Harvard professors voiced mixed reactions yesterday to President Ford's nomination of Judge John Paul Stevens to the Supreme Court seat vacated by Justice William O. Douglas, who retired November 12 because of poor health.

"I'm not one who looks for a great legislator on the Supreme Court," Raoul Berger, Warren Fellow in American Legal History, said yesterday. Berger said that he preferred "a sound lawyer," and that he has respect for Stevens's legal experience.

Stevens, who is 55, is the Federal Appeals Court judge for the Seventh Circuit in Chicago, a post to which President Nixon appointed him in 1970. Before that, he practiced law after serving as a clerk for Supreme Court Justice Wiley Rutledge.

"It would be a mistake to describe him as ideologically doctrinaire," Laurence H. Tribe '62, professor of Law, said yesterday. Tribe called Stevens's court opinions "elegant, insightful, and carefully reasoned."

Stevens's decisions show a "refreshing struggle for just results," Tribe said.

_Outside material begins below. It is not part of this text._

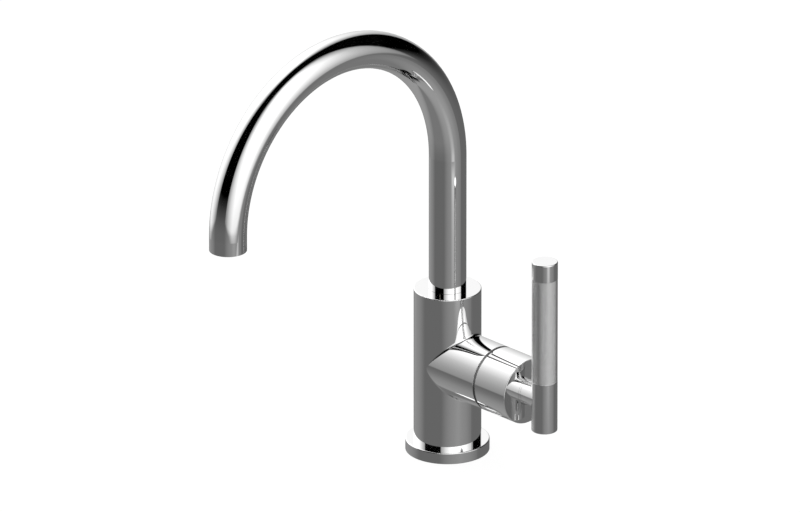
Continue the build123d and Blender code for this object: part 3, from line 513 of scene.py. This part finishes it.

None of the Law School faculty contacted yesterday, however, said that Stevens's appointment would significantly change the policies of the Supreme Court. Vern Countryman, Royall Professor of Law, said President Nixon's four appointments to the high court have already created the most important changes. "This just puts the nail in the coffin," he said.

Jerome A. Cohen, associate dean of the Law School, said Stevens is "about as good a choice as one could expect from Ford." Linking Douglas's retirement and the "loss of very interesting justices" in recent years, Cohen said, "I don't want them to be replaced by an entire generation of able craftsmen who aren't able to walk that last mile."